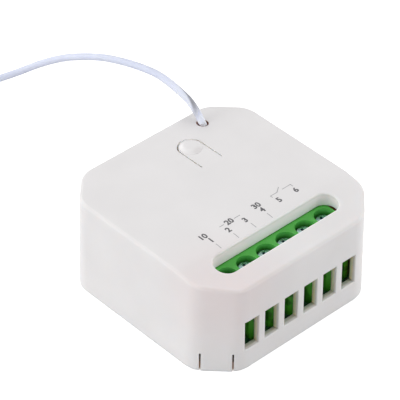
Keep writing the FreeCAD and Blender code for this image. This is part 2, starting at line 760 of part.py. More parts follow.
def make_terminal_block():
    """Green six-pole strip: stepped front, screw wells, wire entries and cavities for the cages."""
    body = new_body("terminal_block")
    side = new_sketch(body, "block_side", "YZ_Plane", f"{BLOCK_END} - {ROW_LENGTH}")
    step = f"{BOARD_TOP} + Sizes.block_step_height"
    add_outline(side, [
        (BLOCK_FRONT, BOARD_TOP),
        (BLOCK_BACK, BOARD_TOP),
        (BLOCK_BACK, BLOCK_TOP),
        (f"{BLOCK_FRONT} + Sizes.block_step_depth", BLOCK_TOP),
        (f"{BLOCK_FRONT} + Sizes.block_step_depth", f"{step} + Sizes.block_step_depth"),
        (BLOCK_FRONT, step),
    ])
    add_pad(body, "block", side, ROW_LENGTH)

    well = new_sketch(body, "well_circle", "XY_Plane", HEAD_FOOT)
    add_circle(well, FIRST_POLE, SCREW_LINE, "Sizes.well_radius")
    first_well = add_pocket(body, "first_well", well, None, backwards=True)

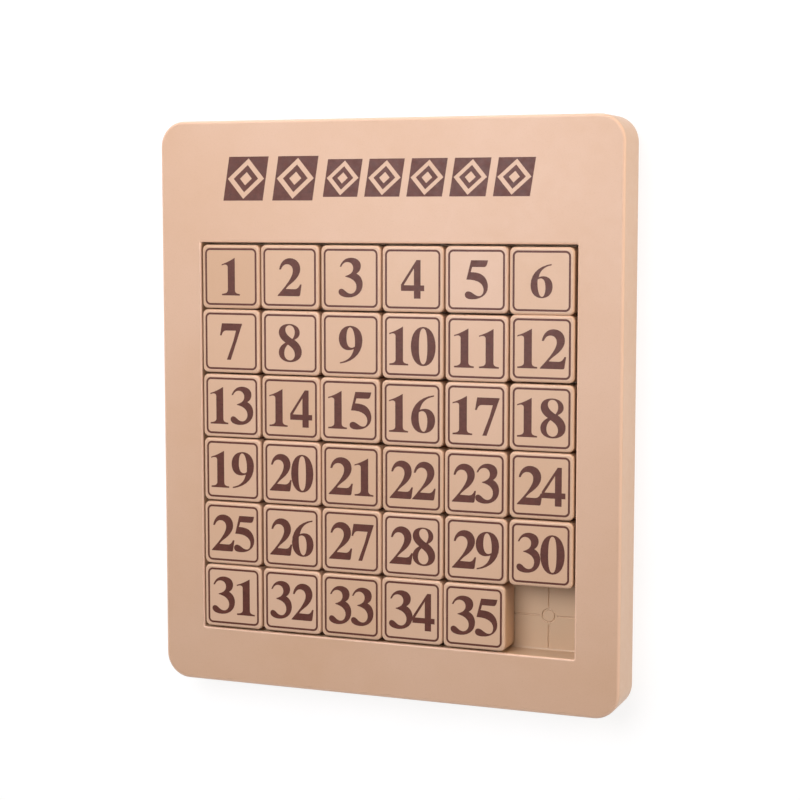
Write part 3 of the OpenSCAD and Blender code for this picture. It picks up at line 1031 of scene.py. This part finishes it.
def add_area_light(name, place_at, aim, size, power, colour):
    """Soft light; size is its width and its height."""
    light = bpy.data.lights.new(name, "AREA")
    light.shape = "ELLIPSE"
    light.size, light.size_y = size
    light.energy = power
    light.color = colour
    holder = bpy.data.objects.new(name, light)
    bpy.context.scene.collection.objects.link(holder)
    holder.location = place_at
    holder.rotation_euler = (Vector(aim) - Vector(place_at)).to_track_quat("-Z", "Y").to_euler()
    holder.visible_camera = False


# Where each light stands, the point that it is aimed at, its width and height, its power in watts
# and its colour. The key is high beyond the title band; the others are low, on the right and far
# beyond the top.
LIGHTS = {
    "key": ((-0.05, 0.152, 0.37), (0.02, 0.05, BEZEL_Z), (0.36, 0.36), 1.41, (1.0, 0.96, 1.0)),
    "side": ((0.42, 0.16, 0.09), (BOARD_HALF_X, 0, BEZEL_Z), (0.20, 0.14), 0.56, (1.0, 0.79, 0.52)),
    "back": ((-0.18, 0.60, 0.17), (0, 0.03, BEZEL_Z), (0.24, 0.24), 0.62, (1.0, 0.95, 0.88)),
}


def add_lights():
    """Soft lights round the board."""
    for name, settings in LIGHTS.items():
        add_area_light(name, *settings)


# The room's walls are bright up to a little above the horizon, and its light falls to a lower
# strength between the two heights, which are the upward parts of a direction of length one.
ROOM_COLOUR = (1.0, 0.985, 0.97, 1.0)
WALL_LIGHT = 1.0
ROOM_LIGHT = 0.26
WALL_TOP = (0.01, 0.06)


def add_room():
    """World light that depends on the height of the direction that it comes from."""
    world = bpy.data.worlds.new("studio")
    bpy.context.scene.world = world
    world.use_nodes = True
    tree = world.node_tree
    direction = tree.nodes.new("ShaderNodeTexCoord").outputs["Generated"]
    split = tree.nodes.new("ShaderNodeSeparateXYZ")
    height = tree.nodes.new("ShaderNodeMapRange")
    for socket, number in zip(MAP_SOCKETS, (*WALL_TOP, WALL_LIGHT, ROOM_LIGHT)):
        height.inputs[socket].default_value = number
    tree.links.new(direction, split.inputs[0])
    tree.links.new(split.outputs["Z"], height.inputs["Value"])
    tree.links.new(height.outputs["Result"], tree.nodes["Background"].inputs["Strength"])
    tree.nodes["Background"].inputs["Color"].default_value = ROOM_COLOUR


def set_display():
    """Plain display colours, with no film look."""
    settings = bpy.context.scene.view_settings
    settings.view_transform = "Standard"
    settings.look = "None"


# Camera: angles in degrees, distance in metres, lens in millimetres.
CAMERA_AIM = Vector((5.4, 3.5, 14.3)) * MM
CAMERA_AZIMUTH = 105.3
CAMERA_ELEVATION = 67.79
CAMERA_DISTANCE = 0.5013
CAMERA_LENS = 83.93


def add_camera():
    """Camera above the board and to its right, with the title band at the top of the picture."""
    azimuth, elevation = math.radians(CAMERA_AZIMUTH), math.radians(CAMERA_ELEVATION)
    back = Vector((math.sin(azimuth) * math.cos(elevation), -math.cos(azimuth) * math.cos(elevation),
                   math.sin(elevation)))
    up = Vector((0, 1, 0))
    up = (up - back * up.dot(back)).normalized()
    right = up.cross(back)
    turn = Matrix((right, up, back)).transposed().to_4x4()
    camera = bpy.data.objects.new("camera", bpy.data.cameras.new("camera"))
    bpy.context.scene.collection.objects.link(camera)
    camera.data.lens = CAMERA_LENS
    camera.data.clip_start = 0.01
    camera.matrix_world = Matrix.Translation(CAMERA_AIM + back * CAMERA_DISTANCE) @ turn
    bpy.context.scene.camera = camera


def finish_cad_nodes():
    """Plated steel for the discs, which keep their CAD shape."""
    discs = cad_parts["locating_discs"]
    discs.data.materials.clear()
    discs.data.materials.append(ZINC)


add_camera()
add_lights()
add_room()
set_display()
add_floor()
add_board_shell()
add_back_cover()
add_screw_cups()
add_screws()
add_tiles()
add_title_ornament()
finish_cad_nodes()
----
▶ [What this task involves]:
Return all the data exactly as given.

▶ [Final result]:
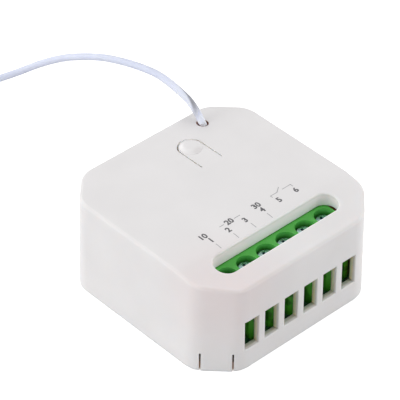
Keep writing the FreeCAD and Blender code for this image. This is part 2, starting at line 760 of part.py. More parts follow.
def make_terminal_block():
    """Green six-pole strip: stepped front, screw wells, wire entries and cavities for the cages."""
    body = new_body("terminal_block")
    side = new_sketch(body, "block_side", "YZ_Plane", f"{BLOCK_END} - {ROW_LENGTH}")
    step = f"{BOARD_TOP} + Sizes.block_step_height"
    add_outline(side, [
        (BLOCK_FRONT, BOARD_TOP),
        (BLOCK_BACK, BOARD_TOP),
        (BLOCK_BACK, BLOCK_TOP),
        (f"{BLOCK_FRONT} + Sizes.block_step_depth", BLOCK_TOP),
        (f"{BLOCK_FRONT} + Sizes.block_step_depth", f"{step} + Sizes.block_step_depth"),
        (BLOCK_FRONT, step),
    ])
    add_pad(body, "block", side, ROW_LENGTH)

    well = new_sketch(body, "well_circle", "XY_Plane", HEAD_FOOT)
    add_circle(well, FIRST_POLE, SCREW_LINE, "Sizes.well_radius")
    first_well = add_pocket(body, "first_well", well, None, backwards=True)

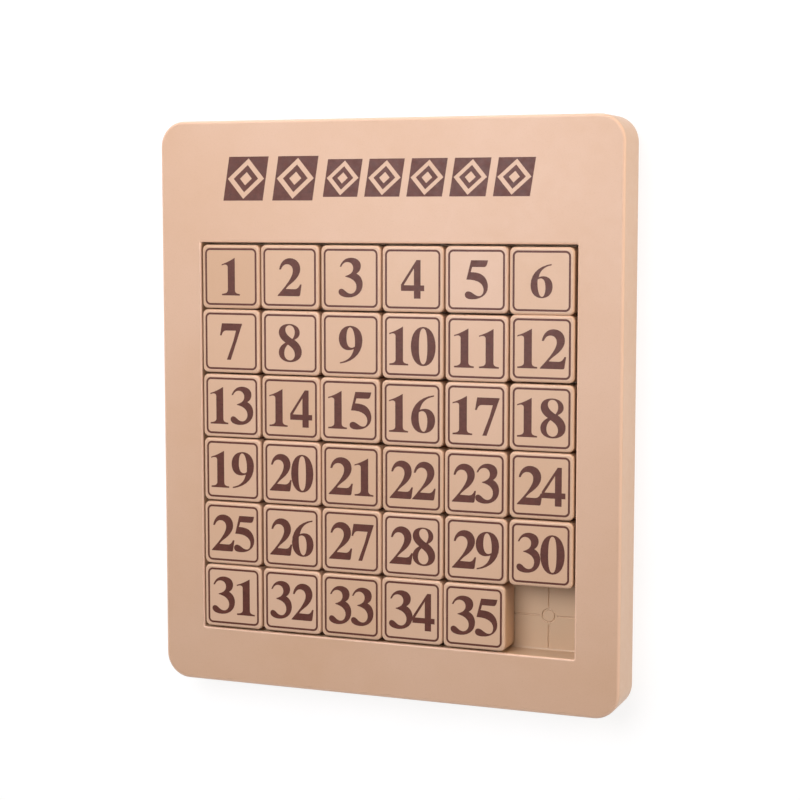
Write part 3 of the OpenSCAD and Blender code for this picture. It picks up at line 1031 of scene.py. This part finishes it.
def add_area_light(name, place_at, aim, size, power, colour):
    """Soft light; size is its width and its height."""
    light = bpy.data.lights.new(name, "AREA")
    light.shape = "ELLIPSE"
    light.size, light.size_y = size
    light.energy = power
    light.color = colour
    holder = bpy.data.objects.new(name, light)
    bpy.context.scene.collection.objects.link(holder)
    holder.location = place_at
    holder.rotation_euler = (Vector(aim) - Vector(place_at)).to_track_quat("-Z", "Y").to_euler()
    holder.visible_camera = False


# Where each light stands, the point that it is aimed at, its width and height, its power in watts
# and its colour. The key is high beyond the title band; the others are low, on the right and far
# beyond the top.
LIGHTS = {
    "key": ((-0.05, 0.152, 0.37), (0.02, 0.05, BEZEL_Z), (0.36, 0.36), 1.41, (1.0, 0.96, 1.0)),
    "side": ((0.42, 0.16, 0.09), (BOARD_HALF_X, 0, BEZEL_Z), (0.20, 0.14), 0.56, (1.0, 0.79, 0.52)),
    "back": ((-0.18, 0.60, 0.17), (0, 0.03, BEZEL_Z), (0.24, 0.24), 0.62, (1.0, 0.95, 0.88)),
}


def add_lights():
    """Soft lights round the board."""
    for name, settings in LIGHTS.items():
        add_area_light(name, *settings)


# The room's walls are bright up to a little above the horizon, and its light falls to a lower
# strength between the two heights, which are the upward parts of a direction of length one.
ROOM_COLOUR = (1.0, 0.985, 0.97, 1.0)
WALL_LIGHT = 1.0
ROOM_LIGHT = 0.26
WALL_TOP = (0.01, 0.06)


def add_room():
    """World light that depends on the height of the direction that it comes from."""
    world = bpy.data.worlds.new("studio")
    bpy.context.scene.world = world
    world.use_nodes = True
    tree = world.node_tree
    direction = tree.nodes.new("ShaderNodeTexCoord").outputs["Generated"]
    split = tree.nodes.new("ShaderNodeSeparateXYZ")
    height = tree.nodes.new("ShaderNodeMapRange")
    for socket, number in zip(MAP_SOCKETS, (*WALL_TOP, WALL_LIGHT, ROOM_LIGHT)):
        height.inputs[socket].default_value = number
    tree.links.new(direction, split.inputs[0])
    tree.links.new(split.outputs["Z"], height.inputs["Value"])
    tree.links.new(height.outputs["Result"], tree.nodes["Background"].inputs["Strength"])
    tree.nodes["Background"].inputs["Color"].default_value = ROOM_COLOUR


def set_display():
    """Plain display colours, with no film look."""
    settings = bpy.context.scene.view_settings
    settings.view_transform = "Standard"
    settings.look = "None"


# Camera: angles in degrees, distance in metres, lens in millimetres.
CAMERA_AIM = Vector((5.4, 3.5, 14.3)) * MM
CAMERA_AZIMUTH = 105.3
CAMERA_ELEVATION = 67.79
CAMERA_DISTANCE = 0.5013
CAMERA_LENS = 83.93


def add_camera():
    """Camera above the board and to its right, with the title band at the top of the picture."""
    azimuth, elevation = math.radians(CAMERA_AZIMUTH), math.radians(CAMERA_ELEVATION)
    back = Vector((math.sin(azimuth) * math.cos(elevation), -math.cos(azimuth) * math.cos(elevation),
                   math.sin(elevation)))
    up = Vector((0, 1, 0))
    up = (up - back * up.dot(back)).normalized()
    right = up.cross(back)
    turn = Matrix((right, up, back)).transposed().to_4x4()
    camera = bpy.data.objects.new("camera", bpy.data.cameras.new("camera"))
    bpy.context.scene.collection.objects.link(camera)
    camera.data.lens = CAMERA_LENS
    camera.data.clip_start = 0.01
    camera.matrix_world = Matrix.Translation(CAMERA_AIM + back * CAMERA_DISTANCE) @ turn
    bpy.context.scene.camera = camera


def finish_cad_nodes():
    """Plated steel for the discs, which keep their CAD shape."""
    discs = cad_parts["locating_discs"]
    discs.data.materials.clear()
    discs.data.materials.append(ZINC)


add_camera()
add_lights()
add_room()
set_display()
add_floor()
add_board_shell()
add_back_cover()
add_screw_cups()
add_screws()
add_tiles()
add_title_ornament()
finish_cad_nodes()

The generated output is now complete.